The area with the highest concentration of ionised particles is called the F-region, an area 150 to 800km above the Earth’s surface. This region plays a crucial role in long-distance radio communication, reflecting and refracting radio waves used by satellite and GPS tracking systems back to the Earth’s surface.
But according to scientists at Nagoya University in Japan, these transmissions can be disrupted by irregularities in the F-region. During the day, the ionosphere is ionised by the sun’s ultraviolet radiation, creating a density gradient of electrons with the highest density near the equator.
However, disruptions to this, which are known as an equatorial plasma bubble (EPB), can create areas of highly dense plasma which can delay radio waves and degrade the performance of GPS.
The researchers looked at the Tonga volcano eruption last year, which was the biggest submarine eruption in history. To test their theory, the team used the Arase satellite to detect EPB occurrences, the Himawari-8 satellite to check the initial arrival of air pressure waves and ground-based ionospheric observations to track the motion of the ionosphere.
They observed an irregular structure of the electron density across the equator that occurred after the arrival of pressure waves generated by the volcanic eruption.
“The results of this study showed EPBs generated in the equatorial to low-latitude ionosphere in Asia in response to the arrival of pressure waves caused by undersea volcanic eruptions off Tonga,” Shinbori said.
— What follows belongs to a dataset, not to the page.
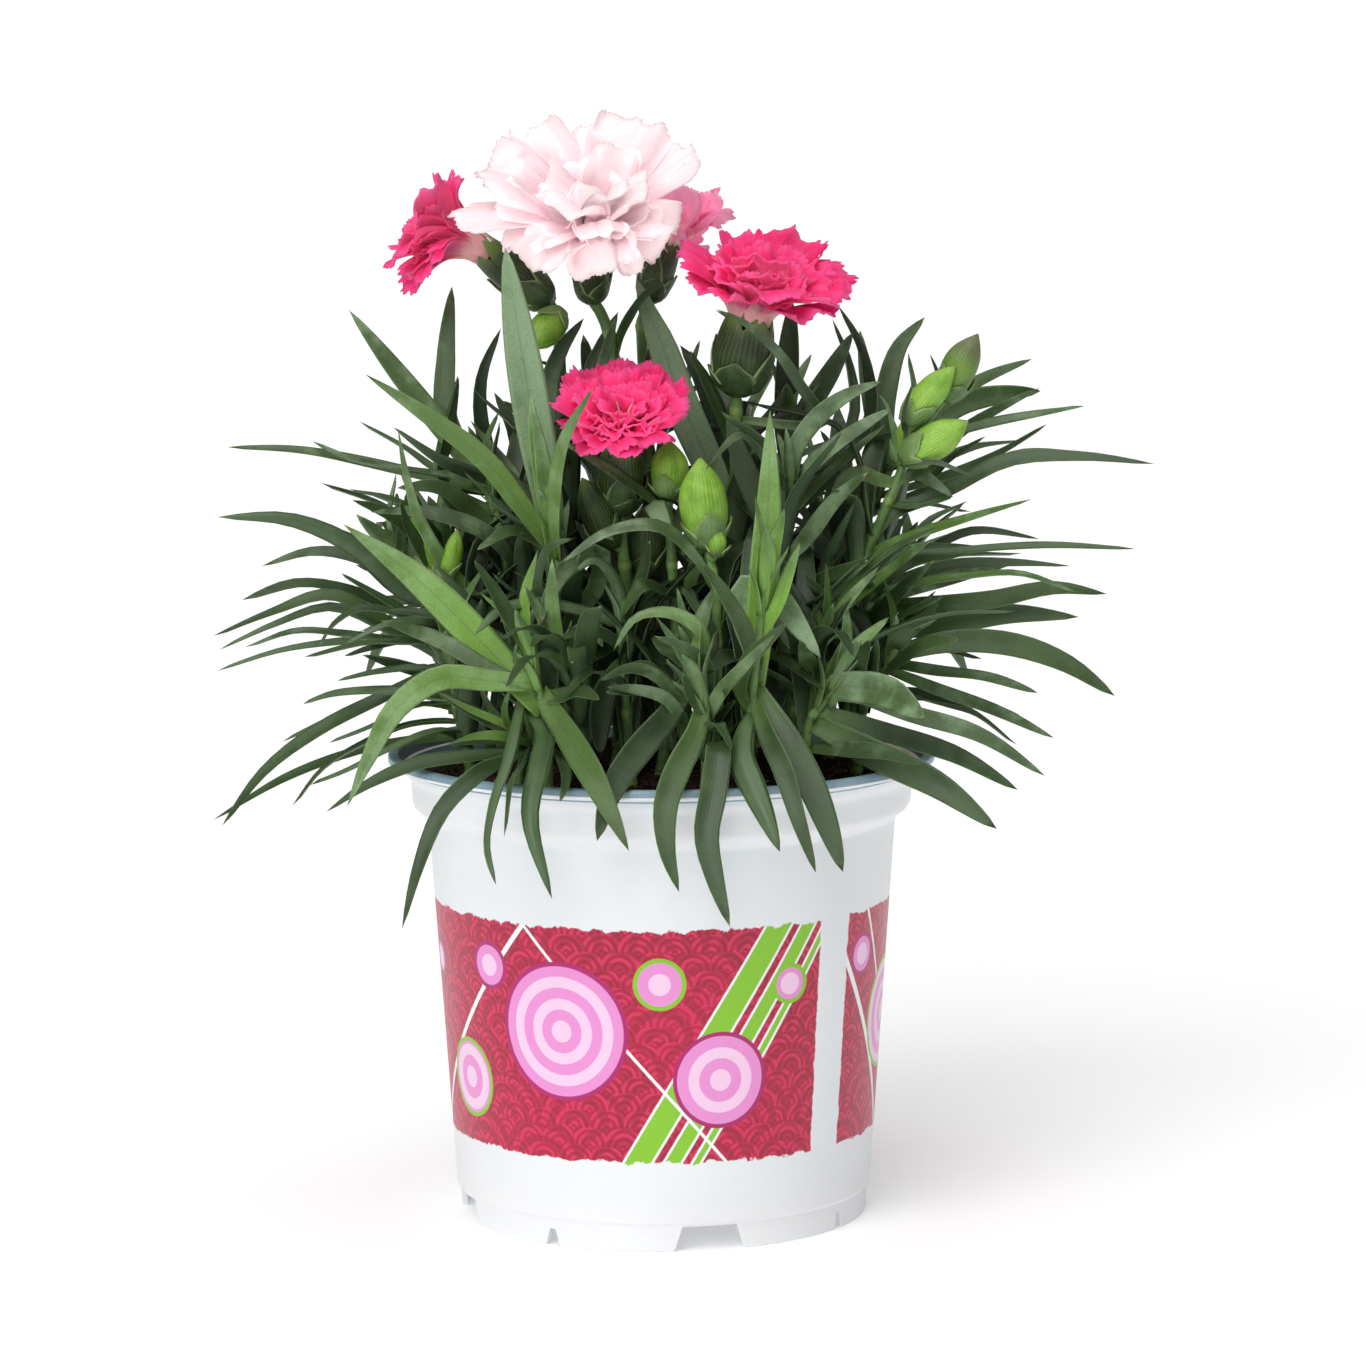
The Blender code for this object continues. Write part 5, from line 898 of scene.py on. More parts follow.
def young_leaves(stem, draw):
    """Small new leaves that stand round the top of a shoot."""
    lines = []
    way = (stem[-1] - stem[-3]).normalized()
    side = way.orthogonal().normalized()
    for index in range(YOUNG_LEAVES):
        turn = index * math.pi / 2 + draw.uniform(-0.3, 0.3) + (index // 2) * 0.6
        outward = Quaternion(way, turn) @ side
        length = draw.uniform(0.016, 0.026) * (1.0 - 0.08 * index)
        root = stem[-1 - index]
        points = [root, root + way * length * 0.5 + outward * length * 0.1,
                  root + way * length * 0.92 + outward * length * draw.uniform(0.25, 0.5)]
        normals = [-outward, -outward, square_to(-outward, (points[2] - points[1]).normalized())]
        lines.append(LeafLine(points, normals, draw.uniform(0.0013, 0.002)))
    return lines


def fine_outline(share, sharpness):
    """Half width of a fine leaf, as a share of the widest: a clasping base and a pointed tip."""
    if share < FINE_WIDEST:
        return BASE_WIDTH + (1.0 - BASE_WIDTH) * math.sin(share / FINE_WIDEST * math.pi / 2)
    taper = (share - FINE_WIDEST) / (1.0 - FINE_WIDEST)
    return max(0.0, math.cos(taper * math.pi / 2)) ** sharpness


def add_leaf(batch, line, tint, draw, stations):
    """A channelled blade along a leaf's line, thickest at its midrib."""
    settings = bpy.context.scene.carnation_leaves
    sharpness = BLUNT_TIP + (SHARP_TIP - BLUNT_TIP) * min(1.0, tint[1] * 1.5) + draw.uniform(-0.05, 0.08)
    route, places = even_route(line.points, stations)
    ways = directions_of(route)
    twist = draw.uniform(-BLADE_TWIST, BLADE_TWIST)
    ripple_phase = draw.uniform(0.0, ANY_TURN)
    verts = []
    surface = []
    tints = []
    for index in range(stations - 1):
        share = index / (stations - 1)
        low = min(int(places[index]), len(line.normals) - 2)
        normal = line.normals[low].lerp(line.normals[low + 1], places[index] - low)
        normal = square_to(normal, ways[index])
        across = ways[index].cross(normal)
        turned_by = math.sin(share * math.pi) * twist
        normal, across = around(normal, -across, turned_by), around(across, normal, turned_by)
        half = line.half_width * FINE_WIDTH * fine_outline(share, sharpness)
        depth = half * settings.channel * (1.5 - share * 0.8)
        thick = settings.thickness * (1.1 - 0.5 * share)
        ripple = math.sin(share * BLADE_RIPPLES + ripple_phase) * BLADE_RIPPLE * half
        for offset, under in SECTION:
            lift = -depth * (1.0 - abs(offset) ** CHANNEL_CURVE) + ripple * offset
            rib = RIB_DEPTH * max(0.0, 1.0 - abs(offset) * RIB_SHARPNESS)
            keel = under * thick * (1.0 - abs(offset) ** KEEL_CURVE + rib)
            verts.append(route[index] + across * half * offset + normal * (lift - keel))
            surface.append(((offset + 1) / 2, share))
            tints.append((*tint, under))
    size = len(SECTION)
    faces = ring_faces(stations - 1, size, closed_ends=False)
    faces.append(tuple(reversed(range(size))))
    tip = len(verts)
    verts.append(route[-1])
    surface.append((0.5, 1.0))
    tints.append((*tint, 0.0))
    last_ring = tip - size
    for side in range(size):
        faces.append((last_ring + side, last_ring + (side + 1) % size, tip))
    batch.add(verts, faces, surface, tints)


def leaf_tint(node, line, draw):
    """Tone, youth and chance of a leaf, from its look in the view or from where it grows."""
    tip = pixel_of(line.points[-1])
    for pixel, tone, youth in LEAF_LOOKS:
        if (Vector(pixel) - tip).length < LOOK_REACH_PIXELS:
            return (tone, youth, draw.random())
    tone = draw.uniform(0.3, 0.6)
    # Painted shade: low leaves and leaves of the grown shoots are darkened.
    if line.points[-1].z < SHADED_LEAF_TIP or node in GROWN_STEMS:
        tone *= SHADED_LEAF_TONE
    return (tone, draw.uniform(0.0, 0.12), draw.random())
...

The group also made a surprising discovery. For the first time, they showed that ionospheric fluctuations start a few minutes to a few hours earlier than the atmospheric pressure waves involved in the generation of plasma bubbles when it was previously thought that this occurred after the eruption.
“Our new finding is that the ionospheric disturbances are observed several minutes to hours before the initial arrival of the shock waves triggered by the Tonga volcanic eruption,” Shinbori said.
“This suggests that the propagation of the fast atmospheric waves in the ionosphere triggered the ionospheric disturbances before the initial arrival of the shock waves. Therefore, the model needs to be revised to account for these fast atmospheric waves in the ionosphere.”
They also found that the EPB extended much further than predicted by the standard models.
“Previous studies have shown that the formation of plasma bubbles at such high altitudes is a rare occurrence, making this a very unusual phenomenon,” Shinbori said. “We found that the EPB formed by this eruption reached space even beyond the ionosphere, suggesting that we should pay attention to the connection between the ionosphere and the cosmosphere when extreme natural phenomena, such as the Tonga event, occur.”
The study could help to prevent satellite broadcasting and communication failures associated with ionospheric disturbances caused by earthquakes, volcanic eruptions, and other events – times when the technology is most relied upon in order to aid in rescue efforts.